[start DATA SHOWN]

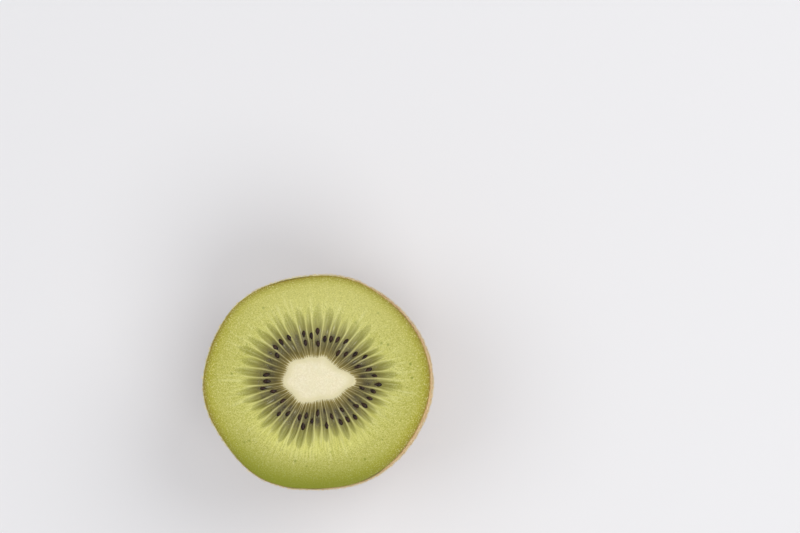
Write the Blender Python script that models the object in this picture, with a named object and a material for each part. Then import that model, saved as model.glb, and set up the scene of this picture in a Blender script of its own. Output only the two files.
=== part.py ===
"""Half of a kiwi fruit, lying on its stem end with the cut face up.

Two solids: the flesh with its peel and the seeds that stand out of the cut, and the pale core
that runs down through it. Metres, +Z up, origin in the middle of the base on the surface that
the half rests on. +X is the fruit's wider way across.
"""

import math
import random
from bisect import bisect_right

import bmesh
import bpy
from mathutils import Matrix, Vector

MM = 0.001

# The whole fruit, and where the knife went through it
FRUIT_LENGTH = 64.0 * MM
CUT_ABOVE_MIDDLE = 5.5 * MM
SIDE_EXPONENT = 2.5  # 2 would make the side an ellipse, more makes the ends blunter
FLAT_DEPTH = 0.35 * MM  # how far the stem end is flattened where it rests
STEM_LEAN = Vector((0.9, -0.6)) * MM  # the stem end lies this far off the middle

# Outline of the cut. Each wave is (lobes round the outline, height, direction of a crest)
RIM_RADIUS = 26.03 * MM
RIM_WAVES = (
    (1, 0.14 * MM, 83.0),
    (2, 0.74 * MM, 178.6),
    (3, 0.12 * MM, 11.0),
    (4, 0.05 * MM, 70.0),
    (5, 0.06 * MM, 9.0),
    (6, 0.23 * MM, 6.0),
    (7, 0.11 * MM, 32.3),
)
STEM_WAVES_KEPT = 0.55  # the outline is rounder towards the stem end

# The pale core
CORE_CENTRE = Vector((0.52, 0.91)) * MM
CORE_RADIUS = 6.17 * MM
CORE_WAVES = (
    (1, 0.60 * MM, 207.0),
    (2, 1.27 * MM, 176.0),
    (3, 0.30 * MM, 103.0),
    (4, 0.35 * MM, 79.0),
    (5, 0.22 * MM, 3.4),
    (6, 0.23 * MM, 2.4),
    (7, 0.09 * MM, 47.6),
    (8, 0.11 * MM, 4.0),
    (9, 0.13 * MM, 33.0),
    (10, 0.12 * MM, 5.0),
)
CORE_DEPTH = 29.0 * MM
CORE_EXPONENT = 2.2
CORE_CROWN = 0.25 * MM  # the firm core stands this much proud of the flesh
CLEARANCE = 0.3 * MM

# Seed chambers round the core, and the relief that they give the cut
CHAMBERS = 43
CHAMBER_DEPTH = 0.35 * MM
SEED_RING_SAG = 0.25 * MM
CHAMBER_START, CHAMBER_FULL, CHAMBER_FADE, CHAMBER_END = 0.02, 0.12, 0.34, 0.58
RIM_DROP = 0.15 * MM
RIM_DROP_START = 0.95

# Seeds
SEED_LENGTH = 1.9 * MM
SEED_WIDTH = 1.08 * MM
SEED_THICKNESS = 0.92 * MM
SEED_POINT = 0.6  # how much narrower the end towards the core is
SEEDS = 44
SEED_DRAW = 7
SEED_TRIES = 600
SEED_SIDEWAYS = (0.32, 0.68)  # where a seed lies across its chamber
SEED_NEAR, SEED_FAR = 1.9 * MM, 6.3 * MM  # from the core's edge
SEED_OUTWARD_BIAS = 0.6
SEED_TURN = 12.0
SEED_GAP_ALONG, SEED_GAP_ACROSS = 2.2 * MM, 1.4 * MM

# The scar under the stem end
SCAR_RADIUS = 3.4 * MM
SCAR_DEPTH = 0.6 * MM
SCAR_SLOPE = 0.7 * MM

# Facets
FACE_SIDES = 4 * CHAMBERS
BODY_SIDES = 2 * CHAMBERS
CORE_SIDES = CHAMBERS
SIDE_BANDS = 15
CORE_BANDS = 6
FACE_SHARES = (0.0, 0.045, 0.12, 0.2, 0.3, 0.4, 0.5, 0.6, 0.75, 0.95, 1.0)
CORE_TOP_SHARES = (1.0, 0.8, 0.5, 0.22)
OUTLINE_SAMPLES = 720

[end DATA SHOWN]

TASK >> Read through the lines above and collect those that contain the string "part".

EXERCISE SOLUTION >>
Write the Blender Python script that models the object in this picture, with a named object and a material for each part. Then import that model, saved as model.glb, and set up the scene of this picture in a Blender script of its own. Output only the two files.
=== part.py ===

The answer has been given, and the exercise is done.